The City Magazine Since 1975

Summer Breaking Point

Summer Breaking Point
July 2011
One working mom’s adventures as a kiddie concierge

Summer vacation: those two words once evoked warm and fuzzy memories of endless days of reading, swimming, and riding my Schwinn with the yellow banana seat and plastic streamers dangling from the handlebars. Fast-forward 30 years to this working mom’s summers with a four- and six-year-old in tow, and warm and fuzzy is more like hot and harried. As it turns out, a master planner is needed to execute that easy-going fun in the sun. And these days, that’s me!

So I decide to embrace the kiddie concierge role and sit down with the local camp guides. That’s when I realize I’ll need to find a second job to pay for it all. Seriously, $1,600 a month for just 15 hours per week? Add in my driving time, and I’m down to working two hours a day, which wouldn’t bother me one bit except for that money issue.

As I’m sifting through the piles of camp brochures galore—and thinking, “Aren’t they old enough to get jobs yet?”—I tune into the background refrain: “But, Mommy, I really want to take cheerleading!
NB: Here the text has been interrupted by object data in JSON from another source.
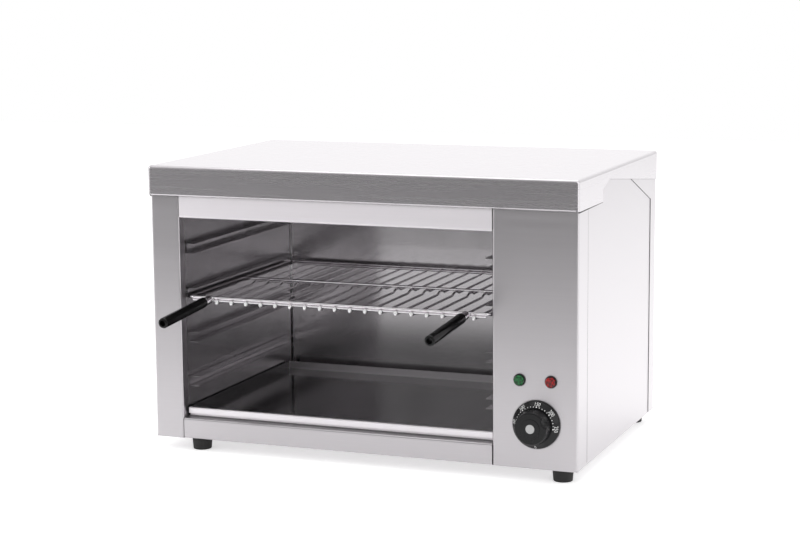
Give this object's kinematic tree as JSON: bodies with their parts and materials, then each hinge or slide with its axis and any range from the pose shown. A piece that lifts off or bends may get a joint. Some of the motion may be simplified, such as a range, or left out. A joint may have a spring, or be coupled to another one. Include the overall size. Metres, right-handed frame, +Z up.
{
  "type": "cheese melter",
  "caption": "Counter-top grill with an open front cavity, wire rack with long handles, drip tray, thermostat knob and pilot lamps.",
  "frame": {"origin": "middle of the footprint of the whole object, handles and cable gland included, on the counter surface", "axes": "+X to the right seen from the front, +Y from the open front to the back, +Z up"},
  "size_m": [0.603, 0.5312, 0.3905],
  "materials": {
    "housing_steel": "fine brushed stainless steel",
    "cavity_steel": "bright rolled stainless steel, slightly smoked",
    "tray_steel": "plain stainless steel",
    "rack_chrome": "bright chromed wire",
    "handle_plastic": "black phenolic, glossy",
    "knob_plastic": "black phenolic, satin",
    "knob_cap_metal": "spun disc",
    "green_lens": "translucent green acrylic",
    "red_lens": "translucent red acrylic",
    "bezel_plastic": "black",
    "fitting_plastic": "cream thermoset",
    "gland_plastic": "black nylon",
    "zinc_steel": "zinc-plated steel",
    "element_metal": "oxidised alloy sheath",
    "copper": "drawn copper",
    "brass": "turned brass",
    "foot_rubber": "black rubber"
  },
  "bodies": {
    "housing": {"back_panel": "housing_steel", "back_panel_screws": "zinc_steel", "base_pan": "housing_steel", "bulb_clips": "zinc_steel", "cable_gland": "gland_plastic", "capillary_tube": "copper", "cavity_back_wall": "cavity_steel", "cavity_ceiling": "cavity_steel", "cavity_floor": "cavity_steel", "cavity_left_wall": "cavity_steel", "cavity_right_wall": "cavity_steel", "control_panel": "housing_steel", "cover_screws": "zinc_steel", "element_bushings": "brass", "element_hanger": "cavity_steel", "element_terminal_pins": "zinc_steel", "foot_front_left": "foot_rubber", "foot_front_right": "foot_rubber", "foot_nuts": "zinc_steel", "foot_rear_left": "foot_rubber", "foot_rear_right": "foot_rubber", "foot_screws": "zinc_steel", "front_heating_element": "element_metal", "gland_nut": "gland_plastic", "green_lamp_lens": "green_lens", "lamp_bezels": "bezel_plastic", "lamp_bodies": "fitting_plastic", "lamp_nuts": "fitting_plastic", "left_rail_1": "cavity_steel", "left_rail_2": "cavity_steel", "left_rail_3": "cavity_steel", "left_rail_4": "cavity_steel", "left_side_panel": "housing_steel", "rear_heating_element": "element_metal", "red_lamp_lens": "red_lens", "right_rail_1": "cavity_steel", "right_rail_2": "cavity_steel", "right_rail_3": "cavity_steel", "right_rail_4": "cavity_steel", "right_side_panel": "housing_steel", "terminal_block": "fitting_plastic", "terminal_screws": "zinc_steel", "thermostat_body": "fitting_plastic", "thermostat_bulb": "element_metal", "thermostat_screws": "zinc_steel", "top_cover": "housing_steel", "upper_front_band": "housing_steel"},
    "rack": {"rack_frame": "rack_chrome", "rack_middle_wire": "rack_chrome", "rack_lower_wires": "rack_chrome", "rack_bars": "rack_chrome", "rack_handle_left": "handle_plastic", "rack_handle_right": "handle_plastic", "rack_handle_rods": "rack_chrome", "rack_handle_ferrules": "rack_chrome"},
    "tray": {"drip_tray": "tray_steel"},
    "thermostat_knob": {"knob": "knob_plastic", "knob_badge": "knob_cap_metal", "knob_cap": "knob_plastic", "thermostat_shaft": "zinc_steel"}
  },
  "joints": [
    {"name": "rack_slide", "type": "slide", "parent": "housing", "child": "rack", "axis": [0, -1, 0], "range_m": [0, 0.25]},
    {"name": "tray_slide", "type": "slide", "parent": "housing", "child": "tray", "axis": [0, -1, 0], "range_m": [0, 0.25]},
    {"name": "knob_turn", "type": "hinge", "parent": "housing", "child": "thermostat_knob", "pos_m": [0.2455, -0.13941, 0.0755], "axis": [0, 1, 0], "range_deg": [0, 270]}
  ]
}
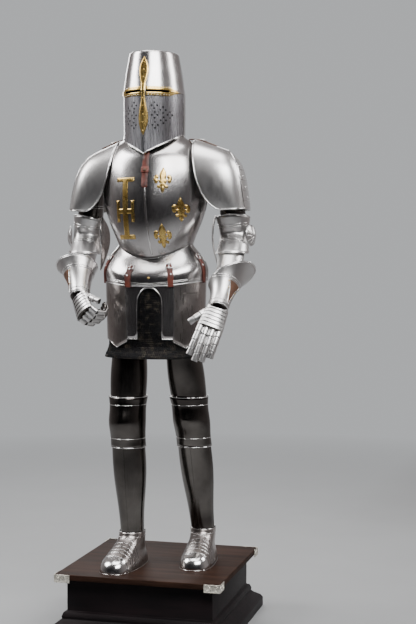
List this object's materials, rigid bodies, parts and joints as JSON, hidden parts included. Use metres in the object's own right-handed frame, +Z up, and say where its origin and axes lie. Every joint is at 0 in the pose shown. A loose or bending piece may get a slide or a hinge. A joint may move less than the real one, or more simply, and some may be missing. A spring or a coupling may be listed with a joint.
{
  "type": "suit of plate armour on a wooden plinth",
  "caption": "Standing suit of polished plate armour with a great helm, brass cross and lilies, mail skirt and gauntlets, on a square stepped wooden plinth with silver corners.",
  "frame": {"origin": "middle of the plinth's underside, on the floor", "axes": "+Z up, the armour faces -Y, +X is the wearer's left"},
  "size_m": [0.7317, 0.616, 2.0313],
  "materials": {
    "brass": "polished yellow brass",
    "leather": "red-brown belt leather, worn at the edges",
    "mail": "dark iron rings, nearly black",
    "wood": "dark mahogany, varnished",
    "silver": "pale silver-plated sheet",
    "steel": "polished sheet steel, slightly smoky"
  },
  "bodies": {
    "root": {"backplate": "steel", "breast_cross": "brass", "breast_lily_1": "brass", "breast_lily_2": "brass", "breast_lily_3": "brass", "breastplate": "steel", "corner_bracket_bl": "silver", "corner_bracket_br": "silver", "corner_bracket_fl": "silver", "corner_bracket_fr": "silver", "couter_l": "steel", "couter_r": "steel", "cuisse_l": "steel", "cuisse_r": "steel", "elbow_leaf_l": "steel", "elbow_leaf_r": "steel", "elbow_rosette_l": "steel", "elbow_rosette_r": "steel", "fauld_back": "steel", "fauld_front": "steel", "gauntlet_cuff_l": "steel", "gauntlet_cuff_r": "steel", "gauntlet_hand_l": "steel", "gauntlet_hand_r": "steel", "greave_l": "steel", "greave_r": "steel", "helm_bar": "brass", "helm_face": "steel", "helm_nape": "steel", "helm_sight_frame_l": "brass", "helm_sight_frame_r": "brass", "helm_skull": "steel", "helm_strap": "leather", "helm_strap_keeper": "leather", "mail_skirt": "mail", "pauldron_side_l": "steel", "pauldron_side_r": "steel", "pauldron_wing_l": "steel", "pauldron_wing_r": "steel", "plinth_box": "wood", "plinth_top": "wood", "poleyn_l": "steel", "poleyn_r": "steel", "rerebrace_l": "steel", "rerebrace_r": "steel", "sabaton_l": "steel", "sabaton_r": "steel", "shoulder_strap_l": "leather", "shoulder_strap_r": "leather", "skirt_arch_plate": "steel", "skirt_back": "steel", "skirt_strap_1": "leather", "skirt_strap_2": "leather", "skirt_strap_3": "leather", "skirt_strap_4": "leather", "tasset_l": "steel", "tasset_r": "steel", "vambrace_l": "steel", "vambrace_r": "steel"}
  },
  "joints": []
}
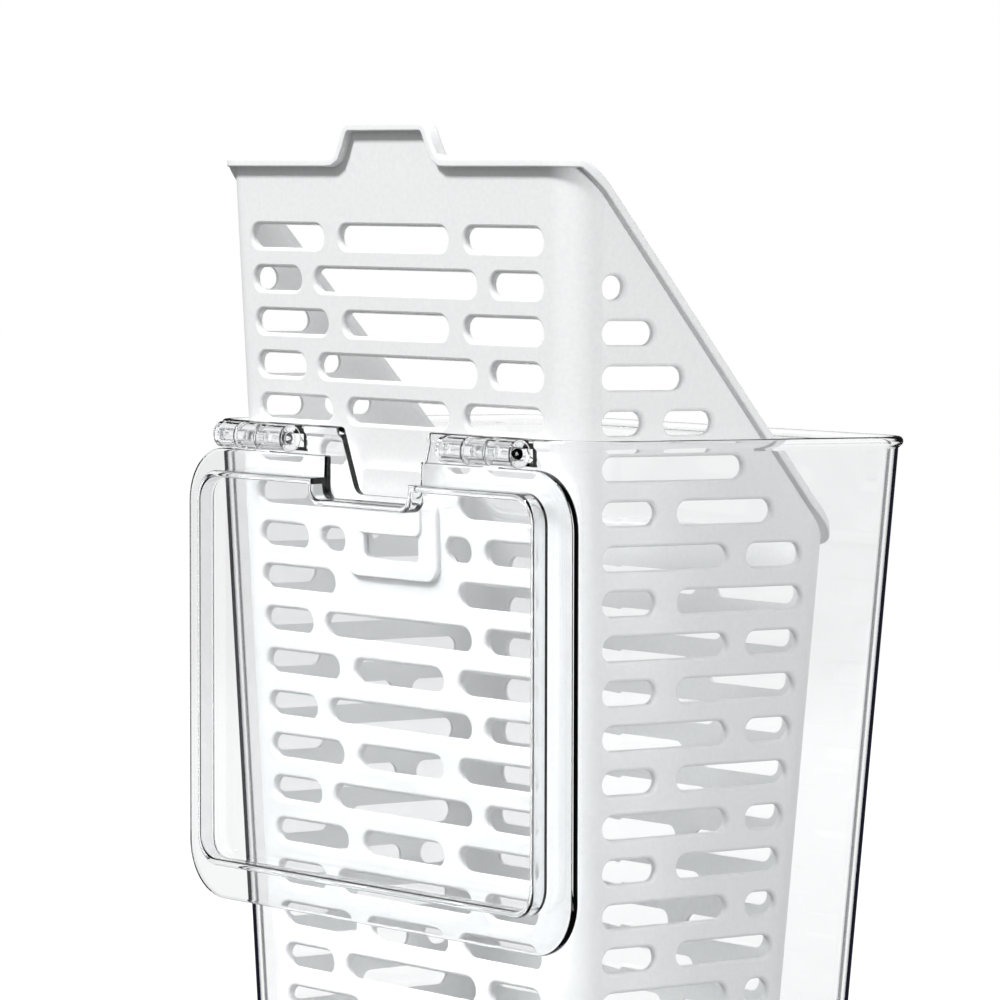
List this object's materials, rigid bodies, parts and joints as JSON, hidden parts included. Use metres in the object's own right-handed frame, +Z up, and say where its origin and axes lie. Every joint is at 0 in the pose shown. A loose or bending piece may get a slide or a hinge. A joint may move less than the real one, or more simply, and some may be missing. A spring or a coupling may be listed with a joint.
{
  "type": "hinged fridge bin with lift-out insert",
  "caption": "Tall tapered clear fridge container with a hinged clear lid swung open and a white slotted lift-out insert parked in its raised position.",
  "frame": {"origin": "middle of the container's flat underside", "axes": "+Z up, X along the hinge, -Y towards the hinge side, where the open lid hangs"},
  "size_m": [0.1402, 0.1133, 0.2975],
  "materials": {
    "clear_plastic": "clear, glossy, injection moulded",
    "clear_pin": "clear, smooth turned or moulded pin",
    "white_plastic": "opaque white with a fine satin mould texture"
  },
  "bodies": {
    "bin": {"container": "clear_plastic", "hinge_pin_left": "clear_pin", "hinge_pin_right": "clear_pin"},
    "lid": {"lid": "clear_plastic"},
    "insert": {"insert": "white_plastic"}
  },
  "joints": [
    {"name": "lid_hinge", "type": "hinge", "parent": "bin", "child": "lid", "pos_m": [0, -0.0571, 0.2244], "axis": [-1, 0, 0], "range_deg": [-1.5, 172]},
    {"name": "insert_lift", "type": "slide", "parent": "bin", "child": "insert", "axis": [0, -0.0569, 0.9984], "range_m": [-0.0675, 0.165]}
  ]
}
And what about violin and gymnastics? And I have to go to art class, because I’m an artist.” And the four-year-old chimes in: “Me too, Mommy, me too!”

That’s when the idea strikes: Perhaps I should open my own summer camp. It seems like a lucrative business, even if loss of sanity and intelligible conversation are your main perks. Thank goodness the town recreation center offerings distract me from pursuing this line of thinking. I spot an all-in-one music/theater/art class, essentially killing several birds with one inexpensive stone. Now, that takes care of 30 hours. What about the rest?
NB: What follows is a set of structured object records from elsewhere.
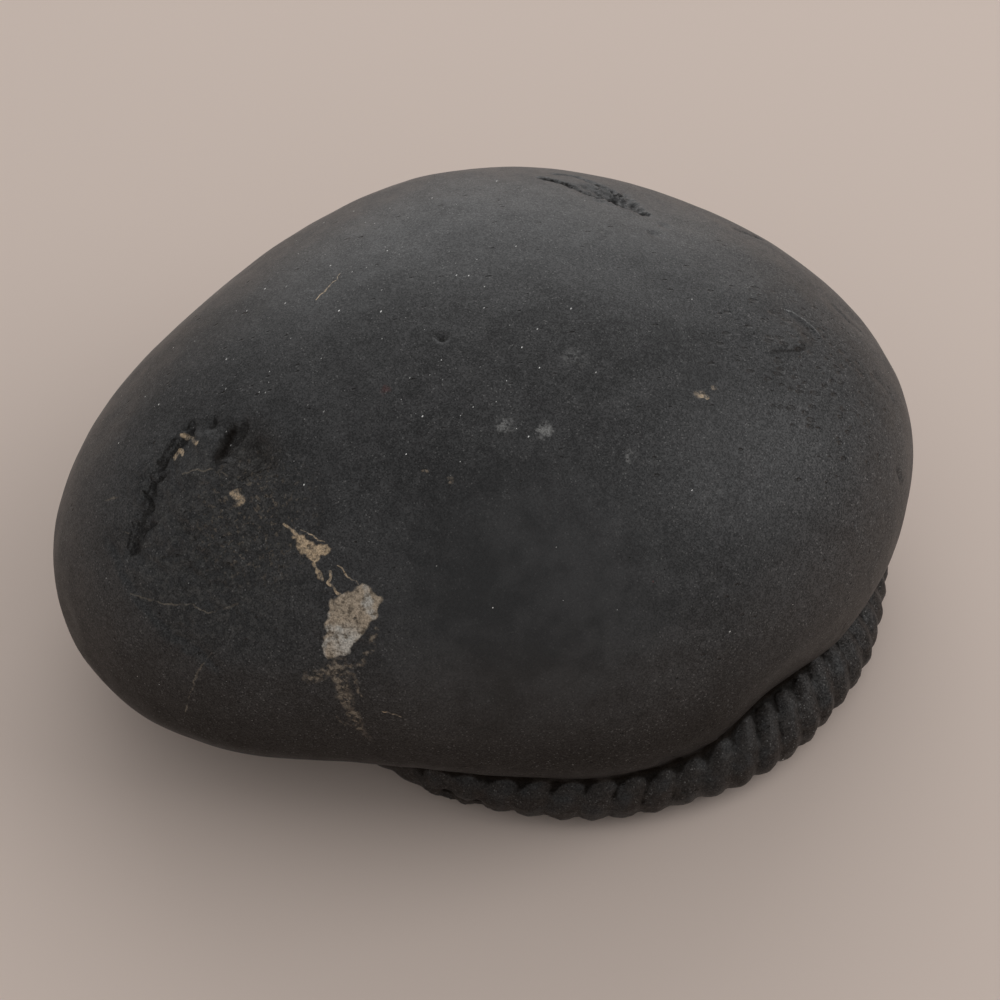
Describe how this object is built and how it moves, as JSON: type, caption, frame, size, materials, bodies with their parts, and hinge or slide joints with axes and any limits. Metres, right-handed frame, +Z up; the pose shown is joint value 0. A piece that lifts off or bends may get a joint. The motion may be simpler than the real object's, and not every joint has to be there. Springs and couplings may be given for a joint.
{
  "type": "ammonite nodule",
  "caption": "Egg-shaped, water-worn black stone nodule with the ribbed whorls of a coiled fossil shell in its underside; a loose stone for display or study.",
  "frame": {"origin": "middle of the stone's bounding footprint, on the plane it rests on", "axes": "+Z up, +X along the stone's longest extent towards its broad end, so that -Y is the side where the shell's rim shows under the lip"},
  "size_m": [0.112, 0.0894, 0.055],
  "materials": {
    "black_limestone": "water-worn matte charcoal limestone with small white specks, tan and grey calcite patches and pale hairline veins; brown along the lip"
  },
  "bodies": {
    "root": {"ammonite_nodule": "black_limestone"}
  },
  "joints": []
}
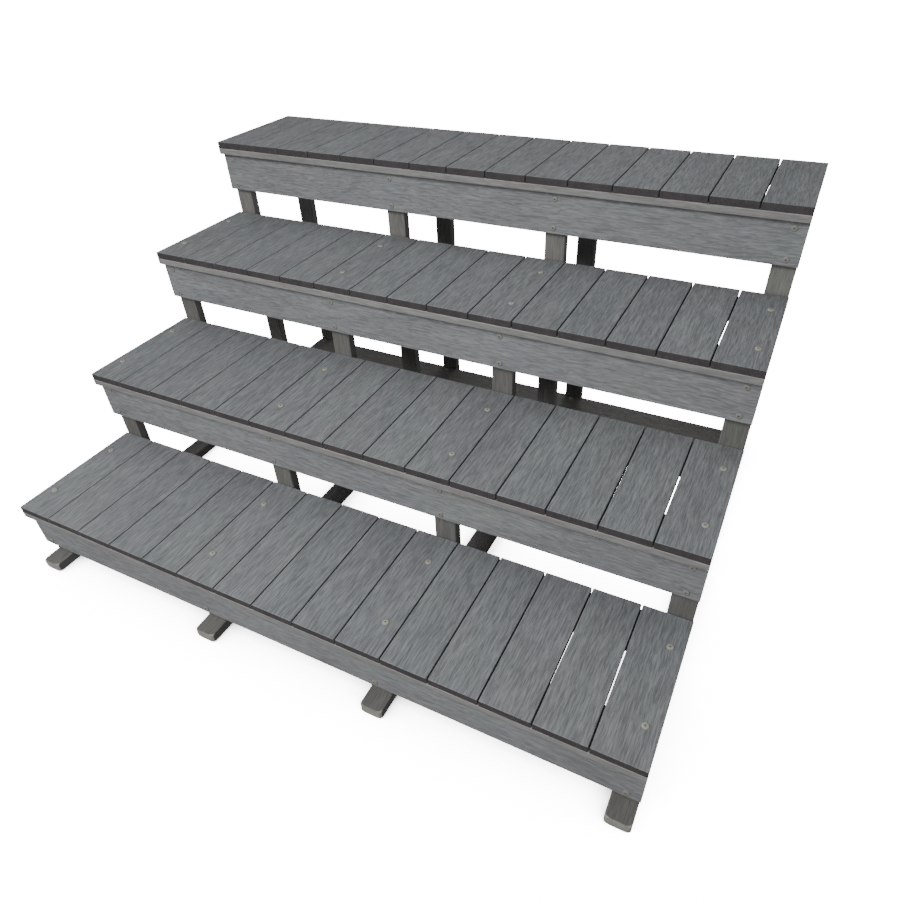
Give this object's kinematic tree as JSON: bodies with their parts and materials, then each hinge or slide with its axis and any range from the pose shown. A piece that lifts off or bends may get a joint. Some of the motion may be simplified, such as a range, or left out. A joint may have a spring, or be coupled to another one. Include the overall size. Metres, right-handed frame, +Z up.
{
  "type": "spa steps",
  "caption": "Free-standing spa steps: deck-board treads with open risers and fascia boards, screwed to trestles of posts, bearers and floor runners.",
  "frame": {"origin": "middle of the footprint, on the floor", "axes": "+X to the right along the treads, +Y from the lowest step towards the highest and the spa, +Z up"},
  "size_m": [2.1406, 1.7626, 1.111],
  "materials": {
    "tread_board": "blue-grey wood-plastic composite, embossed wood grain along each board",
    "cleat_board": "grey wood-plastic composite, embossed wood grain along the board",
    "fascia_board": "grey wood-plastic composite, wavy embossed wood grain along the board",
    "frame_stock": "dark grey wood-plastic composite, brushed lengthways",
    "capped_screw": "pale beige coated washer-head screw",
    "plated_screw": "plated countersunk screw"
  },
  "bodies": {
    "root": {"step_1_boards": "tread_board", "step_2_boards": "tread_board", "step_3_boards": "tread_board", "step_4_boards": "tread_board", "step_1_front_cleat": "cleat_board", "step_1_back_cleat": "cleat_board", "step_2_front_cleat": "cleat_board", "step_2_back_cleat": "cleat_board", "step_3_front_cleat": "cleat_board", "step_3_back_cleat": "cleat_board", "step_4_front_cleat": "cleat_board", "step_4_back_cleat": "cleat_board", "step_1_fascia": "fascia_board", "step_2_fascia": "fascia_board", "step_3_fascia": "fascia_board", "step_4_fascia": "fascia_board", "trestle_a_runner": "frame_stock", "trestle_a_post_1": "frame_stock", "trestle_a_post_2": "frame_stock", "trestle_a_post_3": "frame_stock", "trestle_a_post_4": "frame_stock", "trestle_a_rear_post": "frame_stock", "trestle_a_bearer_1": "frame_stock", "trestle_a_bearer_2": "frame_stock", "trestle_a_bearer_3": "frame_stock", "trestle_a_bearer_4": "frame_stock", "trestle_b_runner": "frame_stock", "trestle_b_post_1": "frame_stock", "trestle_b_post_2": "frame_stock", "trestle_b_post_3": "frame_stock", "trestle_b_post_4": "frame_stock", "trestle_b_rear_post": "frame_stock", "trestle_b_bearer_1": "frame_stock", "trestle_b_bearer_2": "frame_stock", "trestle_b_bearer_3": "frame_stock", "trestle_b_bearer_4": "frame_stock", "trestle_c_runner": "frame_stock", "trestle_c_post_1": "frame_stock", "trestle_c_post_2": "frame_stock", "trestle_c_post_3": "frame_stock", "trestle_c_post_4": "frame_stock", "trestle_c_rear_post": "frame_stock", "trestle_c_bearer_1": "frame_stock", "trestle_c_bearer_2": "frame_stock", "trestle_c_bearer_3": "frame_stock", "trestle_c_bearer_4": "frame_stock", "trestle_d_runner": "frame_stock", "trestle_d_post_1": "frame_stock", "trestle_d_post_2": "frame_stock", "trestle_d_post_3": "frame_stock", "trestle_d_post_4": "frame_stock", "trestle_d_rear_post": "frame_stock", "trestle_d_bearer_1": "frame_stock", "trestle_d_bearer_2": "frame_stock", "trestle_d_bearer_3": "frame_stock", "trestle_d_bearer_4": "frame_stock", "rear_rail": "frame_stock", "tread_screws": "capped_screw", "facing_screws": "capped_screw", "countersunk_screws": "plated_screw"}
  },
  "joints": []
}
In a panic, I call my mother. She didn’t work out of the home when we were growing up, and neither do I—I work in it! This provides a daily challenge, primarily my proximity to the refrigerator. But, during the summer, add in proximity to children who believe their mother is the only person who can fill juice cups, wipe bottoms, and answer questions like, “Do you think we can go to Disney World this year?” and I’ve got a real problem on my hands. That one question could take hours to answer when you consider the ensuing conversation:  
“Is Dora in Disney World?” “No, Dora is Nick Jr., dummy.” “Don’t call your brother a dummy.” “Well, then if we can’t go to Disney right now, can we go swimming? Where is my bathing suit—you said you washed it!” And on and on.
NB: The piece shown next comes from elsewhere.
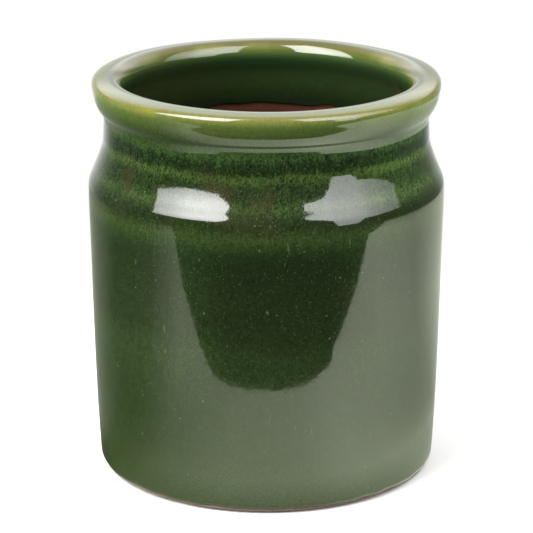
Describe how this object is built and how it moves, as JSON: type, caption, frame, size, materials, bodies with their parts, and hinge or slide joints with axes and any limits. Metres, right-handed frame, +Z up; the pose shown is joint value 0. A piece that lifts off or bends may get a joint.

Mom reminded me that I watched a fair amount of television during the summers; after all it was the ’70s—we didn’t wear seat belts either and got candy cigarettes as a treat. No, even if I wanted to use the TV as a baby-sitter, my six-year-old wouldn’t sit quietly for more than seven uninterrupted minutes, even for Little Einsteins.

My solution? Hire a nanny who is brave enough to take them on an “adventure”—i.e. anything that keeps them out of the house and is free. Of course, I don’t want my kids’ warm and fuzzy memories to feature camp counselors and nannies alone. So we’ll continue our Friday family movie nights, have a few beach picnics, shop at the farmers market, go berry picking, swim a lot, and rock on the porch with special kid punch for them and wine for us. And I will hope that some of those times stick in the memory vaults of their adult brains.

Maybe I should add “make summer 2011 scrapbook” to the master planning list so that I have proof of our family fun. But not before I dig up that old Schwinn and go for a nice long ride.